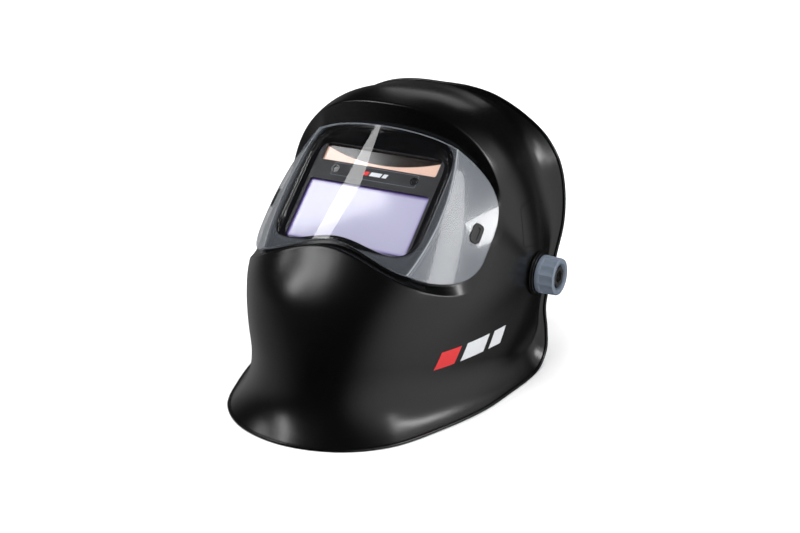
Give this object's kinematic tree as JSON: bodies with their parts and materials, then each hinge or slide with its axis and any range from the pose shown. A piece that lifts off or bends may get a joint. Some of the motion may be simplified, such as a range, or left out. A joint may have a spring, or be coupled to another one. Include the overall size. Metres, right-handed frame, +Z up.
{
  "type": "auto-darkening welding helmet",
  "caption": "Black auto-darkening welding helmet with a curved clear cover lens, a filter cartridge with inside controls, side tilt knobs and a ratchet headgear.",
  "frame": {"origin": "on the floor under the middle of the whole part, where the shell's rim rests", "axes": "+Z up; the helmet faces -Y; the wearer's left is +X"},
  "size_m": [0.24, 0.338, 0.2157],
  "materials": {
    "band_black": "satin",
    "black_shell": "fine-grained satin",
    "cartridge_case": "satin",
    "circuit_green": "solder mask",
    "clear_polycarbonate": "clear, polished",
    "control_grey": "satin",
    "dark_plastic": "matte",
    "filter_glass": "mirror-coated lilac",
    "foam_pad": "soft knitted cover over foam",
    "gloss_black": "gloss",
    "grey_knob": "satin",
    "lcd_glass": "polished",
    "seal_rubber": "matte",
    "solar_strip": "polished over a solar cell",
    "zinc_steel": "zinc plated"
  },
  "bodies": {
    "helmet": {"shell": "black_shell", "front_cover_lens": "clear_polycarbonate", "lens_clip_left": "black_shell", "lens_clip_right": "black_shell", "window_gasket": "seal_rubber", "adf_case_front": "cartridge_case", "adf_case_rear": "cartridge_case", "uv_ir_filter": "filter_glass", "lcd_shutter": "lcd_glass", "solar_cell": "solar_strip", "arc_sensor_left": "dark_plastic", "arc_sensor_right": "dark_plastic", "circuit_board": "circuit_green", "coin_cell": "zinc_steel", "inner_cover_plate": "clear_polycarbonate", "adf_retainer": "black_shell", "outer_washer_left": "gloss_black", "outer_washer_right": "gloss_black"},
    "pivot_carriers": {"tilt_plate_left": "black_shell", "tilt_plate_right": "black_shell", "friction_washer_left": "seal_rubber", "friction_washer_right": "seal_rubber", "pivot_bolt_left": "zinc_steel", "pivot_bolt_right": "zinc_steel"},
    "headgear": {"headband": "band_black", "brow_pad": "foam_pad", "crown_strap_front": "band_black", "crown_strap_rear": "band_black", "side_arm_left": "band_black", "side_arm_right": "band_black"},
    "nape_band": {"nape_strap_left": "band_black", "nape_strap_right": "band_black", "ratchet_cover_front": "black_shell", "ratchet_cover_rear": "black_shell", "nape_pad": "foam_pad"},
    "size_knob": {"ratchet_knob": "grey_knob"},
    "left_knob": {"knob_left": "grey_knob", "knob_insert_left": "dark_plastic"},
    "right_knob": {"knob_right": "grey_knob", "knob_insert_right": "dark_plastic"},
    "shade": {"shade_dial": "control_grey"},
    "sensitivity": {"sensitivity_dial": "control_grey"},
    "delay": {"delay_dial": "control_grey"},
    "test": {"test_button": "control_grey"},
    "battery_door": {"battery_cap": "control_grey"}
  },
  "joints": [
    {"name": "headgear_tilt", "type": "hinge", "parent": "helmet", "child": "pivot_carriers", "pos_m": [0, 0.0315, 0.081], "axis": [1, 0, 0], "range_deg": [-29.5, 40.5]},
    {"name": "reach_slide", "type": "slide", "parent": "pivot_carriers", "child": "headgear", "axis": [0, 0.9511, -0.309], "range_m": [-0.012, 0.012]},
    {"name": "nape_slide", "type": "slide", "parent": "headgear", "child": "nape_band", "axis": [0, 0.872, -0.4895], "range_m": [-0.012, 0.012]},
    {"name": "size_knob_turn", "type": "hinge", "parent": "nape_band", "child": "size_knob", "pos_m": [0, 0.1544, 0.02609], "axis": [0, 0.9511, -0.309], "range_deg": [-171.9, 171.9]},
    {"name": "left_knob_turn", "type": "hinge", "parent": "pivot_carriers", "child": "left_knob", "pos_m": [0.112, 0.0315, 0.081], "axis": [1, 0, 0], "range_deg": [0, 360]},
    {"name": "right_knob_turn", "type": "hinge", "parent": "pivot_carriers", "child": "right_knob", "pos_m": [-0.112, 0.0315, 0.081], "axis": [-1, 0, 0], "range_deg": [0, 360]},
    {"name": "shade_dial_turn", "type": "hinge", "parent": "helmet", "child": "shade", "pos_m": [0, -0.02248, 0.15767], "axis": [0, 0.6756, -0.7373], "range_deg": [-135, 135]},
    {"name": "sensitivity_dial_turn", "type": "hinge", "parent": "helmet", "child": "sensitivity", "pos_m": [-0.042, -0.02248, 0.15767], "axis": [0, 0.6756, -0.7373], "range_deg": [-135, 135]},
    {"name": "delay_dial_turn", "type": "hinge", "parent": "helmet", "child": "delay", "pos_m": [-0.024, -0.02248, 0.15767], "axis": [0, 0.6756, -0.7373], "range_deg": [-135, 135]},
    {"name": "test_button_press", "type": "slide", "parent": "helmet", "child": "test", "axis": [0, -0.6756, 0.7373], "range_m": [0, 0.0009], "stiffness_N_per_m": 400},
    {"name": "battery_cap_turn", "type": "hinge", "parent": "helmet", "child": "battery_door", "pos_m": [0.038, -0.02478, 0.16018], "axis": [0, 0.6756, -0.7373], "range_deg": [0, 45]}
  ],
  "couplings": [
    {"joint": "size_knob_turn", "follows": "nape_slide", "rad_per_m": 250}
  ]
}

DIRECTIVE
All of the data must be returned exactly.

FINAL RESULT
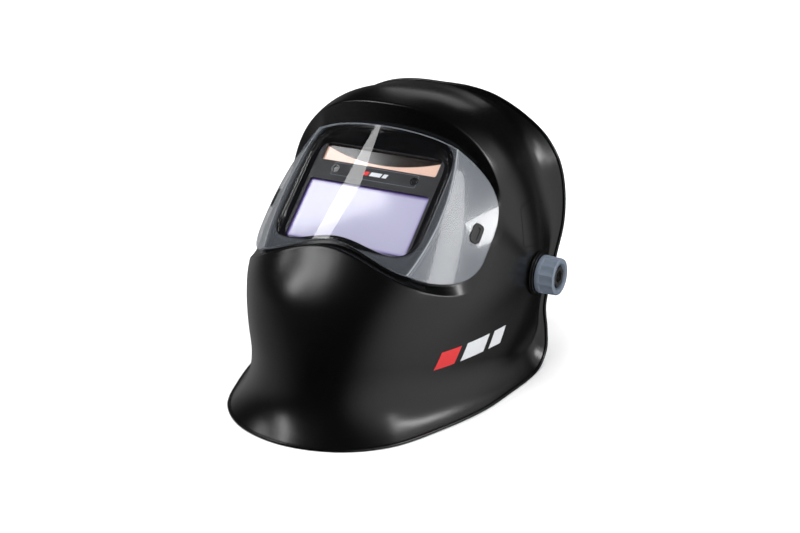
Give this object's kinematic tree as JSON: bodies with their parts and materials, then each hinge or slide with its axis and any range from the pose shown. A piece that lifts off or bends may get a joint. Some of the motion may be simplified, such as a range, or left out. A joint may have a spring, or be coupled to another one. Include the overall size. Metres, right-handed frame, +Z up.
{
  "type": "auto-darkening welding helmet",
  "caption": "Black auto-darkening welding helmet with a curved clear cover lens, a filter cartridge with inside controls, side tilt knobs and a ratchet headgear.",
  "frame": {"origin": "on the floor under the middle of the whole part, where the shell's rim rests", "axes": "+Z up; the helmet faces -Y; the wearer's left is +X"},
  "size_m": [0.24, 0.338, 0.2157],
  "materials": {
    "band_black": "satin",
    "black_shell": "fine-grained satin",
    "cartridge_case": "satin",
    "circuit_green": "solder mask",
    "clear_polycarbonate": "clear, polished",
    "control_grey": "satin",
    "dark_plastic": "matte",
    "filter_glass": "mirror-coated lilac",
    "foam_pad": "soft knitted cover over foam",
    "gloss_black": "gloss",
    "grey_knob": "satin",
    "lcd_glass": "polished",
    "seal_rubber": "matte",
    "solar_strip": "polished over a solar cell",
    "zinc_steel": "zinc plated"
  },
  "bodies": {
    "helmet": {"shell": "black_shell", "front_cover_lens": "clear_polycarbonate", "lens_clip_left": "black_shell", "lens_clip_right": "black_shell", "window_gasket": "seal_rubber", "adf_case_front": "cartridge_case", "adf_case_rear": "cartridge_case", "uv_ir_filter": "filter_glass", "lcd_shutter": "lcd_glass", "solar_cell": "solar_strip", "arc_sensor_left": "dark_plastic", "arc_sensor_right": "dark_plastic", "circuit_board": "circuit_green", "coin_cell": "zinc_steel", "inner_cover_plate": "clear_polycarbonate", "adf_retainer": "black_shell", "outer_washer_left": "gloss_black", "outer_washer_right": "gloss_black"},
    "pivot_carriers": {"tilt_plate_left": "black_shell", "tilt_plate_right": "black_shell", "friction_washer_left": "seal_rubber", "friction_washer_right": "seal_rubber", "pivot_bolt_left": "zinc_steel", "pivot_bolt_right": "zinc_steel"},
    "headgear": {"headband": "band_black", "brow_pad": "foam_pad", "crown_strap_front": "band_black", "crown_strap_rear": "band_black", "side_arm_left": "band_black", "side_arm_right": "band_black"},
    "nape_band": {"nape_strap_left": "band_black", "nape_strap_right": "band_black", "ratchet_cover_front": "black_shell", "ratchet_cover_rear": "black_shell", "nape_pad": "foam_pad"},
    "size_knob": {"ratchet_knob": "grey_knob"},
    "left_knob": {"knob_left": "grey_knob", "knob_insert_left": "dark_plastic"},
    "right_knob": {"knob_right": "grey_knob", "knob_insert_right": "dark_plastic"},
    "shade": {"shade_dial": "control_grey"},
    "sensitivity": {"sensitivity_dial": "control_grey"},
    "delay": {"delay_dial": "control_grey"},
    "test": {"test_button": "control_grey"},
    "battery_door": {"battery_cap": "control_grey"}
  },
  "joints": [
    {"name": "headgear_tilt", "type": "hinge", "parent": "helmet", "child": "pivot_carriers", "pos_m": [0, 0.0315, 0.081], "axis": [1, 0, 0], "range_deg": [-29.5, 40.5]},
    {"name": "reach_slide", "type": "slide", "parent": "pivot_carriers", "child": "headgear", "axis": [0, 0.9511, -0.309], "range_m": [-0.012, 0.012]},
    {"name": "nape_slide", "type": "slide", "parent": "headgear", "child": "nape_band", "axis": [0, 0.872, -0.4895], "range_m": [-0.012, 0.012]},
    {"name": "size_knob_turn", "type": "hinge", "parent": "nape_band", "child": "size_knob", "pos_m": [0, 0.1544, 0.02609], "axis": [0, 0.9511, -0.309], "range_deg": [-171.9, 171.9]},
    {"name": "left_knob_turn", "type": "hinge", "parent": "pivot_carriers", "child": "left_knob", "pos_m": [0.112, 0.0315, 0.081], "axis": [1, 0, 0], "range_deg": [0, 360]},
    {"name": "right_knob_turn", "type": "hinge", "parent": "pivot_carriers", "child": "right_knob", "pos_m": [-0.112, 0.0315, 0.081], "axis": [-1, 0, 0], "range_deg": [0, 360]},
    {"name": "shade_dial_turn", "type": "hinge", "parent": "helmet", "child": "shade", "pos_m": [0, -0.02248, 0.15767], "axis": [0, 0.6756, -0.7373], "range_deg": [-135, 135]},
    {"name": "sensitivity_dial_turn", "type": "hinge", "parent": "helmet", "child": "sensitivity", "pos_m": [-0.042, -0.02248, 0.15767], "axis": [0, 0.6756, -0.7373], "range_deg": [-135, 135]},
    {"name": "delay_dial_turn", "type": "hinge", "parent": "helmet", "child": "delay", "pos_m": [-0.024, -0.02248, 0.15767], "axis": [0, 0.6756, -0.7373], "range_deg": [-135, 135]},
    {"name": "test_button_press", "type": "slide", "parent": "helmet", "child": "test", "axis": [0, -0.6756, 0.7373], "range_m": [0, 0.0009], "stiffness_N_per_m": 400},
    {"name": "battery_cap_turn", "type": "hinge", "parent": "helmet", "child": "battery_door", "pos_m": [0.038, -0.02478, 0.16018], "axis": [0, 0.6756, -0.7373], "range_deg": [0, 45]}
  ],
  "couplings": [
    {"joint": "size_knob_turn", "follows": "nape_slide", "rad_per_m": 250}
  ]
}